If you’re booting up Mario Odyssey on Nintendo Switch for the first time—or the tenth—keep these things in mind:

  • Ditch the Pro Controller for a second. Try the split Joy-Cons. The motion gestures for the spin throw and the upward throw are much more intuitive when your hands are free.
  • Don't obsess over Moons early on. You’ll get burnt out. Just get enough to power the ship and move to the next kingdom. You can always come back with new captures and better skills later.
  • Look for the "art" hints. There are hidden images on walls that tell you exactly where a Moon is buried in a completely different kingdom. It’s a cool cross-world puzzle mechanic that most people ignore.
  • Talk to everyone. The NPCs often have hilarious dialogue or subtle hints about secret areas. The world-building is in the flavor text.
  • Master the "Long Jump." Hold ZL while running and immediately hit B. It’s the fastest way to get around and the foundation for almost every advanced movement trick.
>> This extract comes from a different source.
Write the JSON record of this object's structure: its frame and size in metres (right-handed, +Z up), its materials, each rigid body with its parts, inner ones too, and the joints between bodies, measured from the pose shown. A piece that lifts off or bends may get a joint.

Final Thoughts on the Odyssey Experience

We don't get many games like this. Usually, developers are too afraid to let the player "break" the game. Nintendo did the opposite. They gave us a toolset that is almost too powerful and then built a world that challenges us to use it in ways they might not have even intended.

It’s a celebration of curiosity. It’s a game that rewards you for being "wrong" or for trying something stupid. That’s the magic of Mario. It’s not about reaching the end; it’s about how many weird things you can do along the way. Whether you're a completionist aiming for 999 Moons or just someone who wants to run around as a giant boulder for twenty minutes, this game has you covered.

Next Steps:

If you’ve already beaten the main story, your next move is to head to the Mushroom Kingdom. It’s not just a victory lap; there are tons of secrets there that call back to the N64 era. After that, start hunting for those purple regional coins. They’ll unlock the best costumes in the game, and finding them will force you to see parts of the maps you definitely missed the first time around. Go find the "Hint Toad" if you get stuck, but honestly? Just wander. That’s where the real fun is.